Una mesa con dos puestos acomodada en la cima de una torre de guadua en la parte de atrás del hotel, resulta uno de los miradores con mejor ubicación de todo el pueblo. Hay noches, cuenta el Administrador, en que los ojos de uno realmente alcanzan a viajar hasta el otro lado de la frontera: Filandia, Montenegro, La Tebaida, Pereira, Quimbaya, Amarilla y en punticos, a Manizales la han visto titilar en la oscuridad.

El plan de siempre y para todos, el que les gusta a todos, el que no tiene pierde, es el río que en Alcalá es La Vieja.

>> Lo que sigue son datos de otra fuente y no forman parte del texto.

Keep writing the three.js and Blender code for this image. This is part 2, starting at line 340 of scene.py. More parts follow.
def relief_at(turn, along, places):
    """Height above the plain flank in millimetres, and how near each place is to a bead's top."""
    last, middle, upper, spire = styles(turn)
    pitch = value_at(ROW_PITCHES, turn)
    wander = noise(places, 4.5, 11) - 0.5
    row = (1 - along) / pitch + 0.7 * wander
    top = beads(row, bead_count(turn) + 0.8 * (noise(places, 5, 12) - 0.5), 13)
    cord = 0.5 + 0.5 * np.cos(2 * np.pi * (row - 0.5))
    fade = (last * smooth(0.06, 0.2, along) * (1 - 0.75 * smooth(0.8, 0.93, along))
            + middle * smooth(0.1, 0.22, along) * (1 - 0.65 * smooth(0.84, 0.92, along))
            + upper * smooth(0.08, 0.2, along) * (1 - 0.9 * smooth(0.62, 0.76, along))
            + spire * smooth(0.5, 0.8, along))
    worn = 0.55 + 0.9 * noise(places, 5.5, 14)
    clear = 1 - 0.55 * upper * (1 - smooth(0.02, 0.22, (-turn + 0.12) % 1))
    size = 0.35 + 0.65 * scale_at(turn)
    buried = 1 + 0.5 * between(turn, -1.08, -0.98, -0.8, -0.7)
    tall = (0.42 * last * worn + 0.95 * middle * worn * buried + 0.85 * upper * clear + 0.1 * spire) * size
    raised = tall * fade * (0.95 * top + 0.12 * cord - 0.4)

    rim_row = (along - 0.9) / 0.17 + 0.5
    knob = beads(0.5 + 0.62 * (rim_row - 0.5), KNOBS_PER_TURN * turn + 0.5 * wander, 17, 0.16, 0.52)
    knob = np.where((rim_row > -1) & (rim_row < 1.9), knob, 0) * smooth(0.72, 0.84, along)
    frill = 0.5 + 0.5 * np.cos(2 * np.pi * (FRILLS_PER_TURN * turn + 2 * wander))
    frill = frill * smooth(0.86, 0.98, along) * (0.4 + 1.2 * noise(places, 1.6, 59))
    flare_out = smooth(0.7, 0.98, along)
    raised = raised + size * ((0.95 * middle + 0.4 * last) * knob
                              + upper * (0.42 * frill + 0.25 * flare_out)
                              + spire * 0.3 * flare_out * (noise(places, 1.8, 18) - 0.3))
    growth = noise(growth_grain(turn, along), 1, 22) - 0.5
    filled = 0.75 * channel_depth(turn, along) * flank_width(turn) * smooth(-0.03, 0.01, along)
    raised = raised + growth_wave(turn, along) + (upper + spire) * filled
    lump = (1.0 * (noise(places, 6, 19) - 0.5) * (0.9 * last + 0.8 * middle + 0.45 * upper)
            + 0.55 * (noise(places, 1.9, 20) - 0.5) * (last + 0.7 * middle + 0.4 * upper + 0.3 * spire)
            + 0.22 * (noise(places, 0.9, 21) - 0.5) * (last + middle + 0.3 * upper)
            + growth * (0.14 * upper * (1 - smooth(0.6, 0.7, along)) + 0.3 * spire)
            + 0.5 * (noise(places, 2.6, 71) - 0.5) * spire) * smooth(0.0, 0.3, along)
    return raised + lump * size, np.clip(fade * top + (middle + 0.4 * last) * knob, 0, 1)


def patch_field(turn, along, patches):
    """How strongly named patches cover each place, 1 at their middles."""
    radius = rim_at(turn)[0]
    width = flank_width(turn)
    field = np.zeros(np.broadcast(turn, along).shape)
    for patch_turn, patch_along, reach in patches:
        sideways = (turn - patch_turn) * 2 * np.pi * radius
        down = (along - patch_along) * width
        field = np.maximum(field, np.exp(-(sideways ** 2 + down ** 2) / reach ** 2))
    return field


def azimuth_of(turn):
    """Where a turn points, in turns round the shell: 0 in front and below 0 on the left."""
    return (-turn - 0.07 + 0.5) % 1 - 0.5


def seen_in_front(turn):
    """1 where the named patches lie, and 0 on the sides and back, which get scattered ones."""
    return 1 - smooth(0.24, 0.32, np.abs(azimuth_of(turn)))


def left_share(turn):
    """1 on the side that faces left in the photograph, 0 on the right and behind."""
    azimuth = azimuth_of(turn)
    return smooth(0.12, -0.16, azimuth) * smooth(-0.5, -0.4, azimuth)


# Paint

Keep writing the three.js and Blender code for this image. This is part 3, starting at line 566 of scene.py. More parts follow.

En la quebrada Los Ángeles, desviándose antes del puente de la salida para Cartago, hay buenos charcos para nadar y pescar sabaletas, lugares para encender fogones de sancocho y los domingos, pistas de baile. Todo queda cerca, a diez, quince minutos en carro. Muchos de los carros en los que se moviliza la gente son camperos. Hay motociclistas, pero también puede verse doblando alguna esquina, a un chalán montando un caballo con la rienda corta.
Hay quienes van de suéter. De día no hace frío pero el viento es fresco y por la noche el sueño seguramente hay que conciliarlo haciendo un viaje de doble cobija. La temperatura a toda hora es lo suficientemente baja como para que casi en ningún lugar vendan gaseosa fría: ni en los desayunaderos, ni en el asadero de pollos, ni en la panadería.